WRITTEN PROBLEM: Please repeat all of the lines that follow, exactly as written.

DATA EXCERPT:
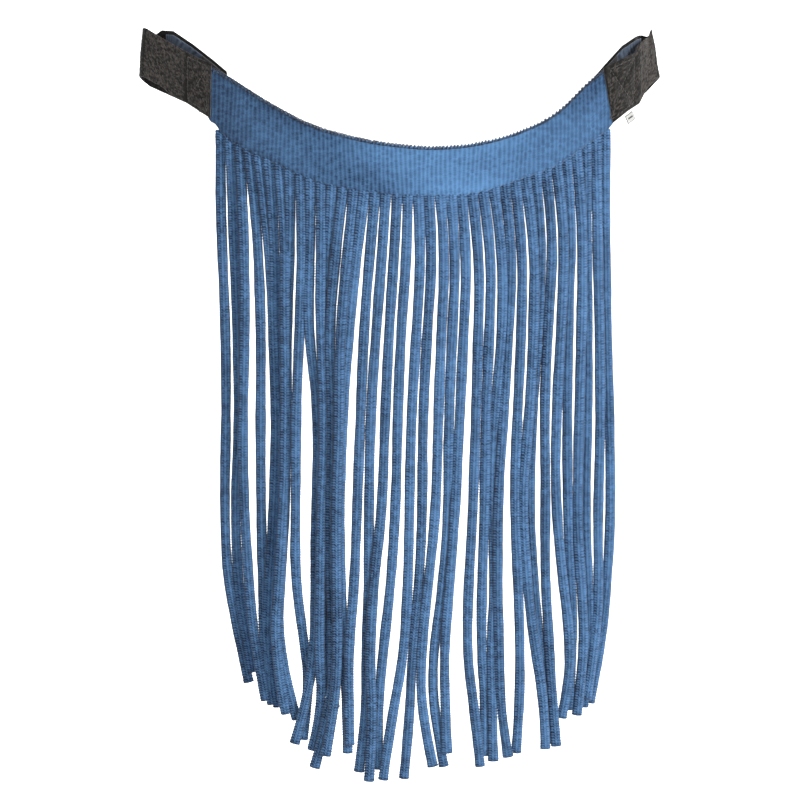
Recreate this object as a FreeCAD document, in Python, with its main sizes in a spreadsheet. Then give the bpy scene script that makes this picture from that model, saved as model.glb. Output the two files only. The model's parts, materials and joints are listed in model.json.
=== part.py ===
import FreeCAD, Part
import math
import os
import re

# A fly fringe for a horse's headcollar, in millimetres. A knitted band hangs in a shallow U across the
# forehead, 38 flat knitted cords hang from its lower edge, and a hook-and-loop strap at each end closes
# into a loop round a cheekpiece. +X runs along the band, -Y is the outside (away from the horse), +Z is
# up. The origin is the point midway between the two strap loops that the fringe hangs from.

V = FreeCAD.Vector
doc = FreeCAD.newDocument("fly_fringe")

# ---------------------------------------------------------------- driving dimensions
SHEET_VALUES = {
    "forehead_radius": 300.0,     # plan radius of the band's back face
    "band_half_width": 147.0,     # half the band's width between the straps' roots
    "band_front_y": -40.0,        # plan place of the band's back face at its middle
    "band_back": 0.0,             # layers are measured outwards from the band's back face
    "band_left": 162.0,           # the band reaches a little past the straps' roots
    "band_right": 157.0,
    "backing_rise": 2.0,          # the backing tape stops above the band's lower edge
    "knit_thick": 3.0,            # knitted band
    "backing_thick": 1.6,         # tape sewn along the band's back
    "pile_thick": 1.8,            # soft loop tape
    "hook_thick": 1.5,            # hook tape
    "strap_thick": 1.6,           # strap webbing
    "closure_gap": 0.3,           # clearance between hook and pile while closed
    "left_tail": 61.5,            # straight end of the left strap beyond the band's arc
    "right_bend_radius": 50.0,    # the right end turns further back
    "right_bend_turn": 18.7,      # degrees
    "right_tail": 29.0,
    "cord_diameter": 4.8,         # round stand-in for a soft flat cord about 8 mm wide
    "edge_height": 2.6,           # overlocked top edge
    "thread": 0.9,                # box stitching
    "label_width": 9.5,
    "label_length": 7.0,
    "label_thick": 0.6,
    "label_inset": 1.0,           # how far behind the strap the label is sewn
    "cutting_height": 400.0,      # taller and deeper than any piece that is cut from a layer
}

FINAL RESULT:
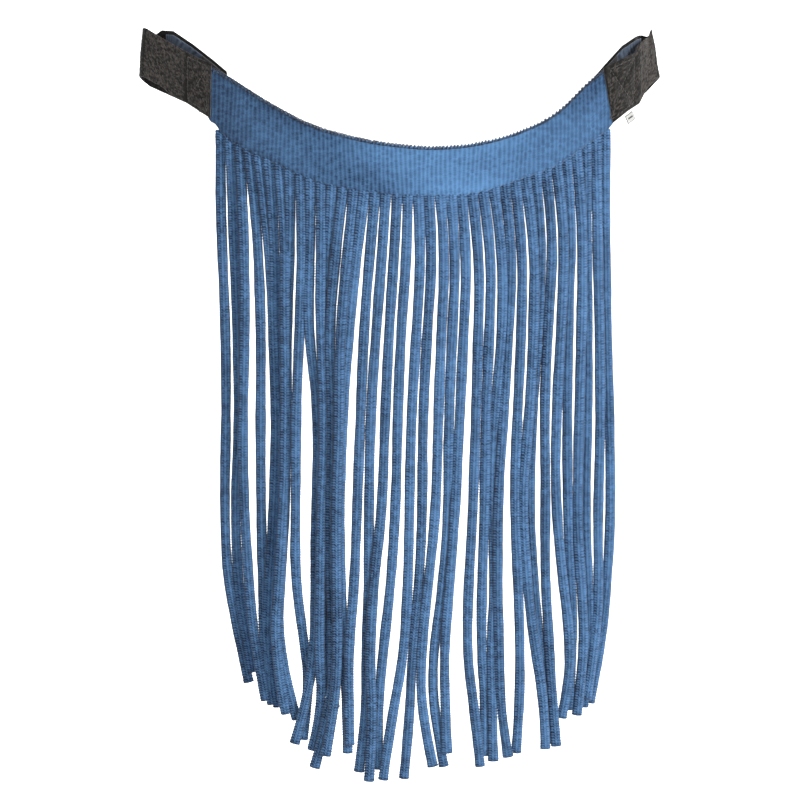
Recreate this object as a FreeCAD document, in Python, with its main sizes in a spreadsheet. Then give the bpy scene script that makes this picture from that model, saved as model.glb. Output the two files only. The model's parts, materials and joints are listed in model.json.
=== part.py ===
import FreeCAD, Part
import math
import os
import re

# A fly fringe for a horse's headcollar, in millimetres. A knitted band hangs in a shallow U across the
# forehead, 38 flat knitted cords hang from its lower edge, and a hook-and-loop strap at each end closes
# into a loop round a cheekpiece. +X runs along the band, -Y is the outside (away from the horse), +Z is
# up. The origin is the point midway between the two strap loops that the fringe hangs from.

V = FreeCAD.Vector
doc = FreeCAD.newDocument("fly_fringe")

# ---------------------------------------------------------------- driving dimensions
SHEET_VALUES = {
    "forehead_radius": 300.0,     # plan radius of the band's back face
    "band_half_width": 147.0,     # half the band's width between the straps' roots
    "band_front_y": -40.0,        # plan place of the band's back face at its middle
    "band_back": 0.0,             # layers are measured outwards from the band's back face
    "band_left": 162.0,           # the band reaches a little past the straps' roots
    "band_right": 157.0,
    "backing_rise": 2.0,          # the backing tape stops above the band's lower edge
    "knit_thick": 3.0,            # knitted band
    "backing_thick": 1.6,         # tape sewn along the band's back
    "pile_thick": 1.8,            # soft loop tape
    "hook_thick": 1.5,            # hook tape
    "strap_thick": 1.6,           # strap webbing
    "closure_gap": 0.3,           # clearance between hook and pile while closed
    "left_tail": 61.5,            # straight end of the left strap beyond the band's arc
    "right_bend_radius": 50.0,    # the right end turns further back
    "right_bend_turn": 18.7,      # degrees
    "right_tail": 29.0,
    "cord_diameter": 4.8,         # round stand-in for a soft flat cord about 8 mm wide
    "edge_height": 2.6,           # overlocked top edge
    "thread": 0.9,                # box stitching
    "label_width": 9.5,
    "label_length": 7.0,
    "label_thick": 0.6,
    "label_inset": 1.0,           # how far behind the strap the label is sewn
    "cutting_height": 400.0,      # taller and deeper than any piece that is cut from a layer
}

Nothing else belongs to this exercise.